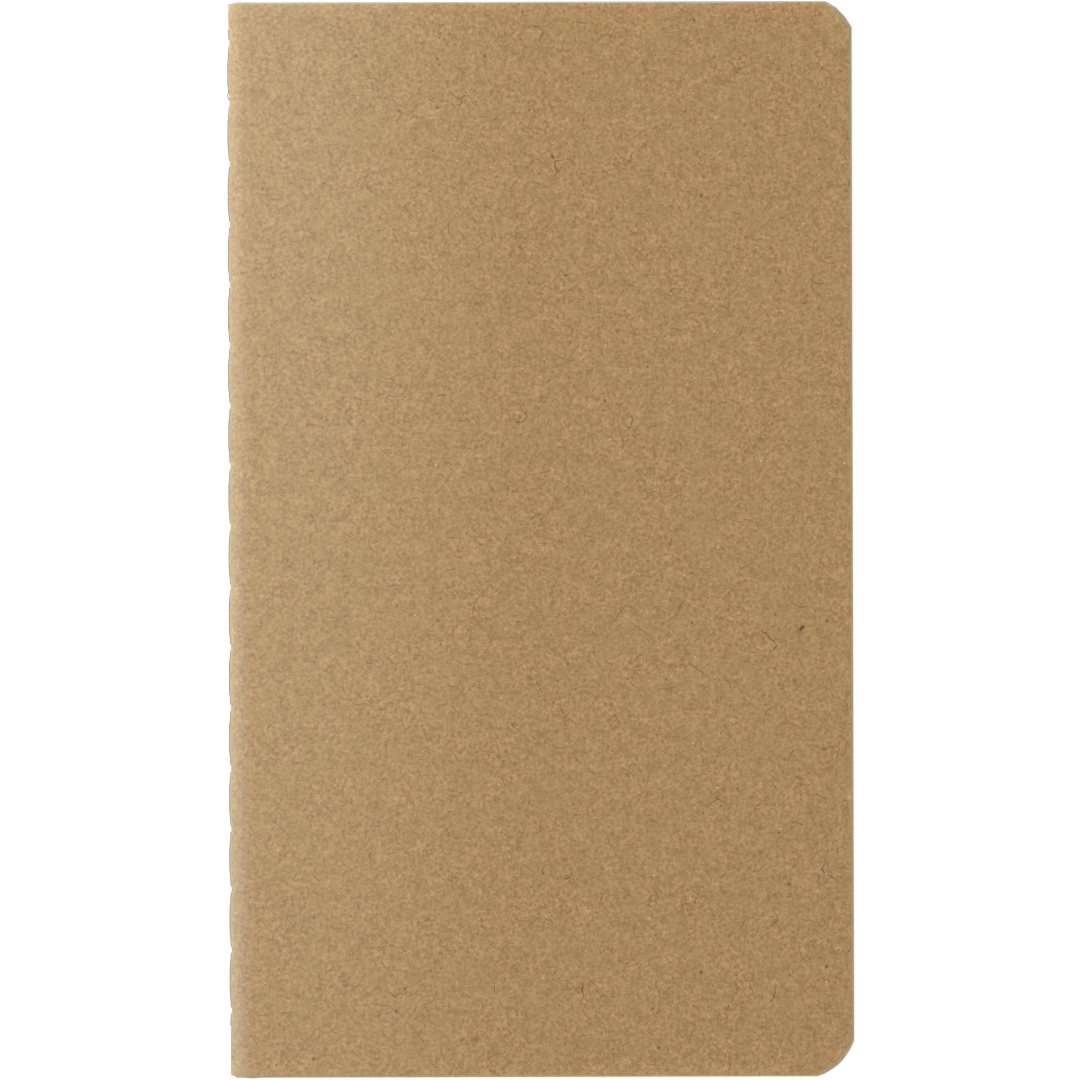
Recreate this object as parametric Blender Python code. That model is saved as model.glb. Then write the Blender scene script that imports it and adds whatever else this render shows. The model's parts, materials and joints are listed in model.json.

==

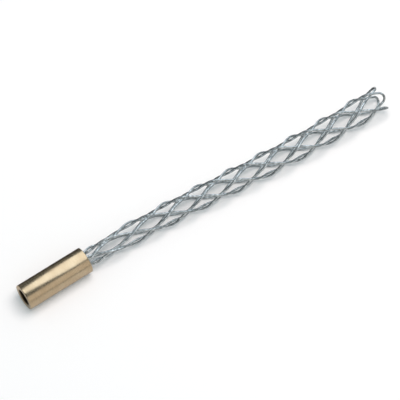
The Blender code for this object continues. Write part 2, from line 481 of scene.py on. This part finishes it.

...

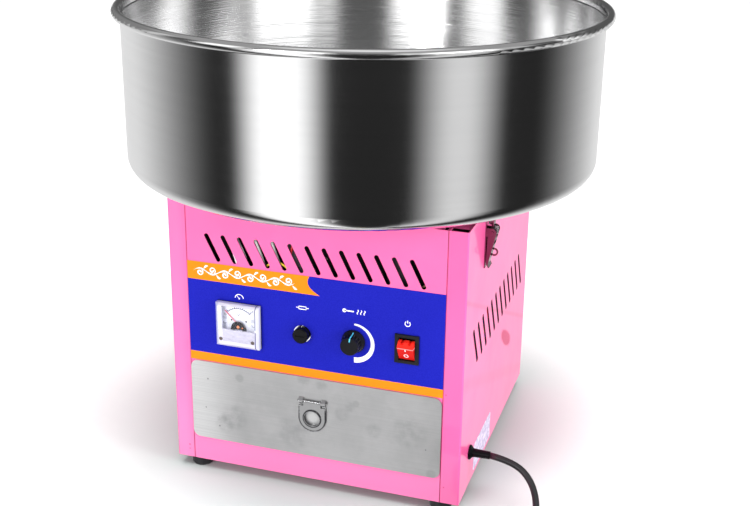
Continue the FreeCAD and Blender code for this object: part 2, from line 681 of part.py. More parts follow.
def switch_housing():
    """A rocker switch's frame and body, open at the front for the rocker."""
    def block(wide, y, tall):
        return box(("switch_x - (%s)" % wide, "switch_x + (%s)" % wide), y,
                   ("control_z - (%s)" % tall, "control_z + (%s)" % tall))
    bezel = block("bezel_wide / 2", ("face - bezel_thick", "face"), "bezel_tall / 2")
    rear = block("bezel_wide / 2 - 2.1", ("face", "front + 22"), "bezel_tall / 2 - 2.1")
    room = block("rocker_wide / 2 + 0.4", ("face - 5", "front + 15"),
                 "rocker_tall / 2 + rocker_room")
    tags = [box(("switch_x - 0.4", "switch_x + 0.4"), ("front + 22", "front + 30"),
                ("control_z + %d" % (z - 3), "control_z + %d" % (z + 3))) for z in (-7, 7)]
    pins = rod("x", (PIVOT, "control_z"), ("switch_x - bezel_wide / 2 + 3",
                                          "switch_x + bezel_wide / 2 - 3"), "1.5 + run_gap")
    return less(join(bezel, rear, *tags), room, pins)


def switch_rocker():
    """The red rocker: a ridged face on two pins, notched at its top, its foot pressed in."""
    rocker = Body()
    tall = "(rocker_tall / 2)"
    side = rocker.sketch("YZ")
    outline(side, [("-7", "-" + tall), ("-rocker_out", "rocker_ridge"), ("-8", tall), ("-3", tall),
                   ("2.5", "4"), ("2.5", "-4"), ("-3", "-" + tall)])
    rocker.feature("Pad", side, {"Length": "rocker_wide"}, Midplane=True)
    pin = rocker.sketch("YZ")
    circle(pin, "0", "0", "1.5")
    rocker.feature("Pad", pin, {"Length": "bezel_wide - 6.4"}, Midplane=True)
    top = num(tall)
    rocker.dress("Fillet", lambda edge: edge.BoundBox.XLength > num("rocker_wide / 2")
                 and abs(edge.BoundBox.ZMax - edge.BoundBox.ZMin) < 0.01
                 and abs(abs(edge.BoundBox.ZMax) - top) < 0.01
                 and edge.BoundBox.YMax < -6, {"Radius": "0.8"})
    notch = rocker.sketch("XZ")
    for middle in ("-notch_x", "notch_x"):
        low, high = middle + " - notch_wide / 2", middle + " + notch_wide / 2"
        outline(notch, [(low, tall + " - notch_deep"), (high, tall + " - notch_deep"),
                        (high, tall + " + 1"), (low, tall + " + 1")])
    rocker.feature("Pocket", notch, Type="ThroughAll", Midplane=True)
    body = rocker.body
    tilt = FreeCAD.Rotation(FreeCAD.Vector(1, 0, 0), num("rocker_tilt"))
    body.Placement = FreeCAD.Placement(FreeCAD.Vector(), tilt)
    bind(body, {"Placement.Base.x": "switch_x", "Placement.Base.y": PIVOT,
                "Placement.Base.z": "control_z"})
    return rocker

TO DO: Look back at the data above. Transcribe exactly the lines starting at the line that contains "Continue the FreeCAD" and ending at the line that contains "return less(join(bezel, rear, *tags), room, pins)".

EXERCISE SOLUTION:
Continue the FreeCAD and Blender code for this object: part 2, from line 681 of part.py. More parts follow.
def switch_housing():
    """A rocker switch's frame and body, open at the front for the rocker."""
    def block(wide, y, tall):
        return box(("switch_x - (%s)" % wide, "switch_x + (%s)" % wide), y,
                   ("control_z - (%s)" % tall, "control_z + (%s)" % tall))
    bezel = block("bezel_wide / 2", ("face - bezel_thick", "face"), "bezel_tall / 2")
    rear = block("bezel_wide / 2 - 2.1", ("face", "front + 22"), "bezel_tall / 2 - 2.1")
    room = block("rocker_wide / 2 + 0.4", ("face - 5", "front + 15"),
                 "rocker_tall / 2 + rocker_room")
    tags = [box(("switch_x - 0.4", "switch_x + 0.4"), ("front + 22", "front + 30"),
                ("control_z + %d" % (z - 3), "control_z + %d" % (z + 3))) for z in (-7, 7)]
    pins = rod("x", (PIVOT, "control_z"), ("switch_x - bezel_wide / 2 + 3",
                                          "switch_x + bezel_wide / 2 - 3"), "1.5 + run_gap")
    return less(join(bezel, rear, *tags), room, pins)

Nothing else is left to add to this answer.